Roger SESSIONS (1896-1985);
Stephan WOLPE (1902-1972)
Violin Concerto (1935) [28.53] Paul Zukofsky
(violin)
Symphony (1956) [25.53]
Orchestre
Philharmonique/Gunther Schuller (Sessions); Orchestra of the 20th Century/Arthur
Weisburg
CRI American masters
CD676 [54.57]
Amazon
USA
Wolpe was born in Berlin and died in New York City. In his teens he took
up music. He attended the Academy of Music in Berlin and studied composition
with Paul Juon and Franz Schreker. Later he worked with Brecht and Webern.
He came strongly under the influence of Schoenberg's music and quickly laid
down deep foundations in dissonance and atonality. Driven, like so many others,
from Germany by Nazism he came, via the then Palestine, to the USA in 1938.
Wolpe's symphony was written in 1955-6 commissioned, strangely enough, by
Rodgers and Hammerstein. Bernstein supported the score and arranged for its
premiere with the NYPO but not under his baton. It was 1964 before the premiere
happened and this was only two-thirds of the piece and it was revised for
that performance. Wolpe described it as a 'structured field of pitches'.
The relations of the various tones are disturbed and then restored: calm,
simplicity, tension and relaxation.

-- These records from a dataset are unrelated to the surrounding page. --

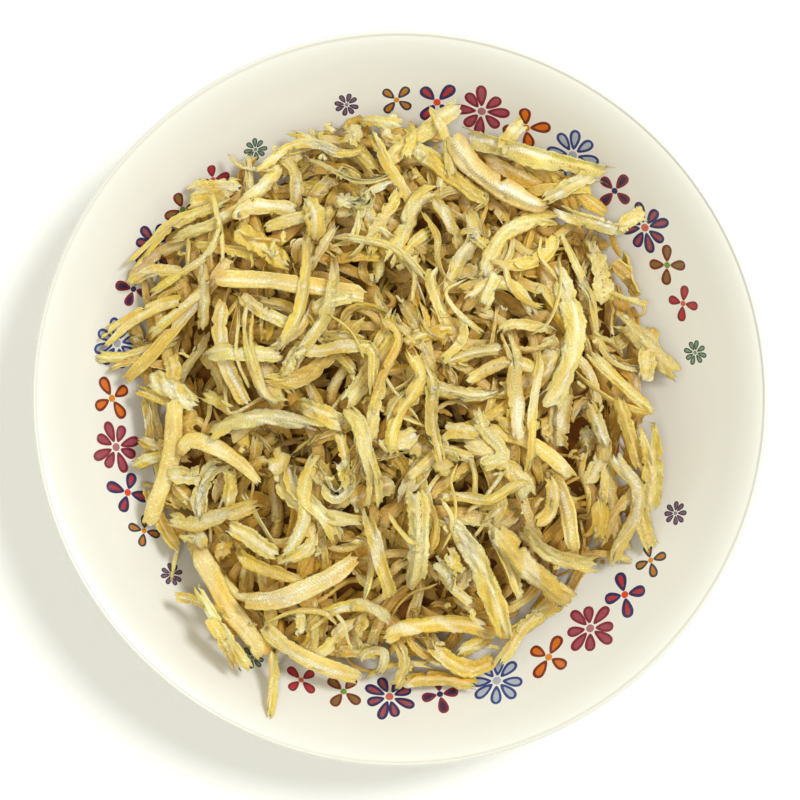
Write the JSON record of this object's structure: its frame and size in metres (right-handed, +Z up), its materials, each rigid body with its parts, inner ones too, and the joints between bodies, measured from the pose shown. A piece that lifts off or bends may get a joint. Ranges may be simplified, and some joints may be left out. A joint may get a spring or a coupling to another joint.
{
  "type": "dish of dried anchovies",
  "caption": "Shallow round porcelain dish with a flowered inner wall, heaped with split dried anchovies; it stands on its foot ring.",
  "frame": {"origin": "middle of the dish's foot ring, on the plane it stands on", "axes": "+Z up through the middle of the dish; +X to the right and +Y away from the viewer in the picture, which looks straight down"},
  "size_m": [0.2, 0.2, 0.0514],
  "materials": {
    "dish": "clear glossy glaze over off-white porcelain",
    "anchovy_heap": "dry, slightly waxy fish flesh, pale yellow with silver skin in places"
  },
  "bodies": {
    "root": {"dish": "dish", "anchovy_heap": "anchovy_heap"}
  },
  "joints": []
}
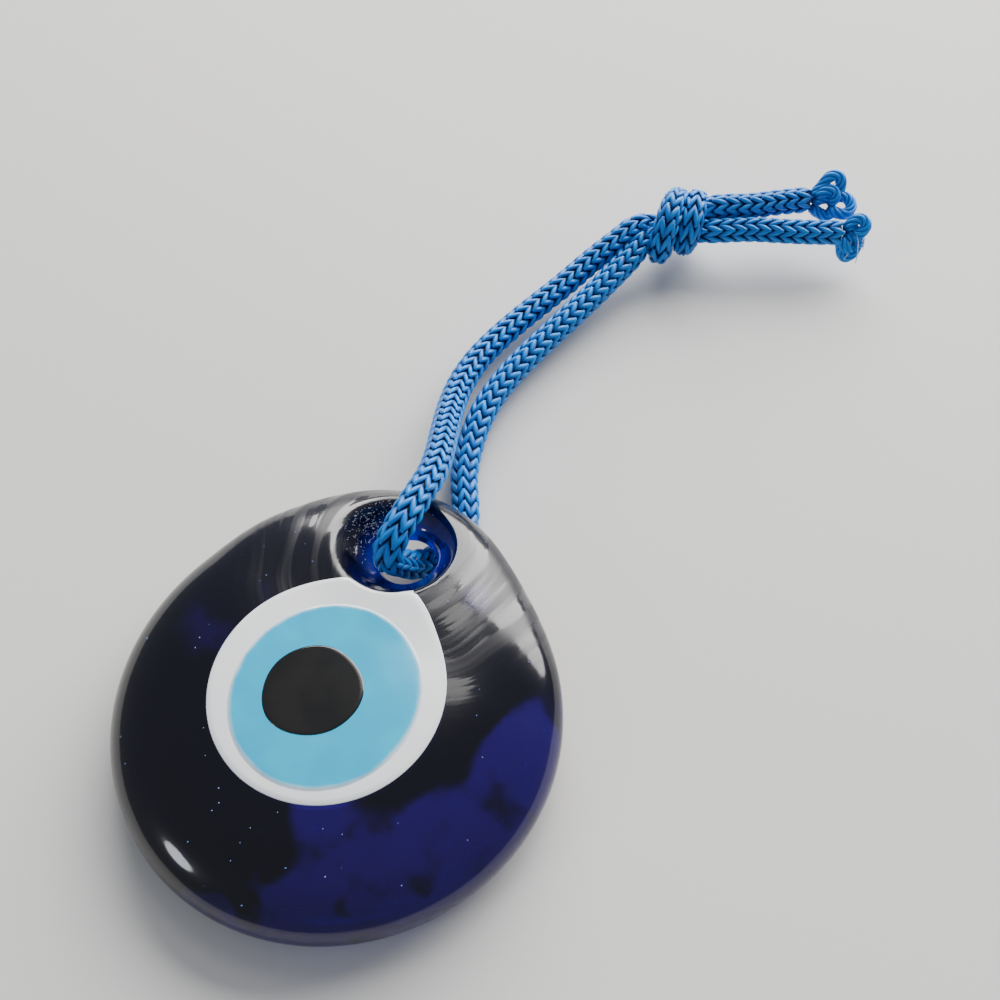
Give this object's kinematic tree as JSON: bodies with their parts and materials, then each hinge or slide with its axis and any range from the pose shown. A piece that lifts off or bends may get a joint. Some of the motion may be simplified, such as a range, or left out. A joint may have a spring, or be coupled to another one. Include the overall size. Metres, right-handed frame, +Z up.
{
  "type": "evil eye ornament",
  "caption": "Pressed cobalt glass disc with an inlaid white, turquoise and black eye, hung through a pierced crater on a knotted loop of knitted blue cord.",
  "frame": {"origin": "middle of the glass disc's box at its flat back, where it rests on a table", "axes": "+Z up out of the eye, +Y from the disc's foot towards its hole and the cord loop, +X to the right"},
  "size_m": [0.0592, 0.1419, 0.0159],
  "materials": {
    "cobalt_glass": "deep transparent cobalt, fire-polished",
    "white_glass": "opaque white glass, glossy",
    "turquoise_glass": "opaque turquoise glass, glossy",
    "black_glass": "opaque black glass, glossy",
    "knitted_cord": "shiny knitted polypropylene yarn",
    "loose_yarn": "pulled yarn, slightly fuzzy"
  },
  "bodies": {
    "glass": {"glass_body": "cobalt_glass", "eye_white": "white_glass", "iris": "turquoise_glass", "pupil": "black_glass"},
    "bight": {"cord_bight": "knitted_cord"},
    "loop": {"loop_strand_front": "knitted_cord", "loop_strand_back": "knitted_cord", "cord_knot": "knitted_cord", "tail_upper": "knitted_cord", "tail_lower": "knitted_cord", "frayed_end_upper": "loose_yarn", "frayed_end_lower": "loose_yarn"}
  },
  "joints": [
    {"name": "cord_swing", "type": "hinge", "parent": "glass", "child": "bight", "pos_m": [-0.0027, 0.0192, 0.0045], "axis": [0, 0, 1], "range_deg": [-25, 25]},
    {"name": "loop_lift", "type": "hinge", "parent": "bight", "child": "loop", "pos_m": [-0.011, 0.05, 0.0028], "axis": [1, 0, 0], "range_deg": [0, 90]}
  ]
}
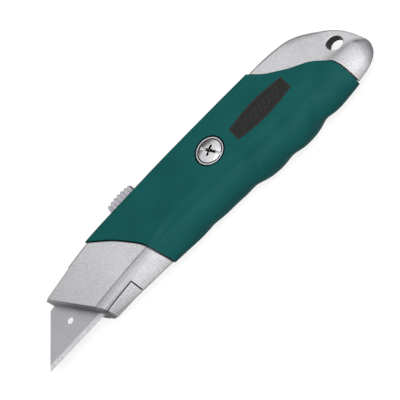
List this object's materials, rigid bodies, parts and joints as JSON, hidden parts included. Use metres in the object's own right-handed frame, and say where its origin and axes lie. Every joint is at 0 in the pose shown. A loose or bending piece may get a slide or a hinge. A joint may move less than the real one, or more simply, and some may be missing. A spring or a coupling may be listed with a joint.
{
  "type": "retractable utility knife",
  "caption": "Retractable utility knife with a two-half cast casing, rubber grip skins, sliding blade carrier, sprung thumb button and stored spare blades.",
  "frame": {"origin": "middle of the knife's box, on the surface that it lies on with its left side down", "axes": "+X from the blade's tip to the tail, +Y from the belly to the spine, +Z out of the right side"},
  "size_m": [0.1642, 0.0412, 0.017],
  "materials": {
    "casing": "die-cast zinc alloy, fine silver paint, satin",
    "grip": "moulded soft rubber, matt, dark teal green",
    "badge": "moulded insert, satin, dark grey",
    "screw": "nickel-plated steel, bright",
    "blade_steel": "hardened carbon steel, ground edge, lightly oiled",
    "carrier": "die-cast, as cast",
    "button": "die-cast zinc alloy, satin silver",
    "spring_steel": "stamped spring steel, blued",
    "pin_steel": "turned steel"
  },
  "bodies": {
    "casing": {"right_shell": "casing", "left_shell": "casing", "right_grip": "grip", "left_grip": "grip", "right_badge": "badge", "left_badge": "badge", "body_screw": "screw", "spare_blade_1": "blade_steel", "spare_blade_2": "blade_steel", "spare_blade_3": "blade_steel", "spare_blade_4": "blade_steel", "spare_blade_clip": "spring_steel", "clip_rivet": "pin_steel"},
    "carrier": {"blade_carrier": "carrier", "cutting_blade": "blade_steel", "button_spring": "spring_steel", "button_pin": "pin_steel", "detent_spring": "spring_steel", "detent_rivet": "pin_steel"},
    "button": {"thumb_button": "button"}
  },
  "joints": [
    {"name": "blade_slide", "type": "slide", "parent": "casing", "child": "carrier", "axis": [1, 0, 0], "range_m": [0, 0.032], "deforming": ["detent_spring"]},
    {"name": "button_press", "type": "slide", "parent": "carrier", "child": "button", "axis": [0, -1, 0], "range_m": [0, 0.0012], "stiffness_N_per_m": 1500, "springref_m": -0.0008, "deforming": ["button_spring"]}
  ]
}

Harold Schonberg felt that the serial
nature of the work went far beyond the second Viennese school.
Roger Sessions was, on the other hand, born in the USA (Brooklyn). He too
is a purveyor of dissonance although his earliest works are more tensely
Stravinskian than Webern-like. The violin concerto was started in 1931 and
finished in 1935. It is a dodecaphonic work in which the role of the violin's
solo line is emphasised by removing the violins from the accompanying orchestra.
The work had to wait until 1940 for its premiere with orchestra however its
second life began with a performance by Tossy Spivakovsky in New York with
the Phil conducted by Bernstein (1964). The present excellent recording was
made in 1974 being close-up and very solid. If you like the Schoenberg Concerto
or the Frankel you will have no trouble with appreciating this work. It is
hazily Semitic, extremely romantic, occasionally Bachian, brilliantly spick
and span, a ferment of melody - thorny, yes but unmistakably melodic.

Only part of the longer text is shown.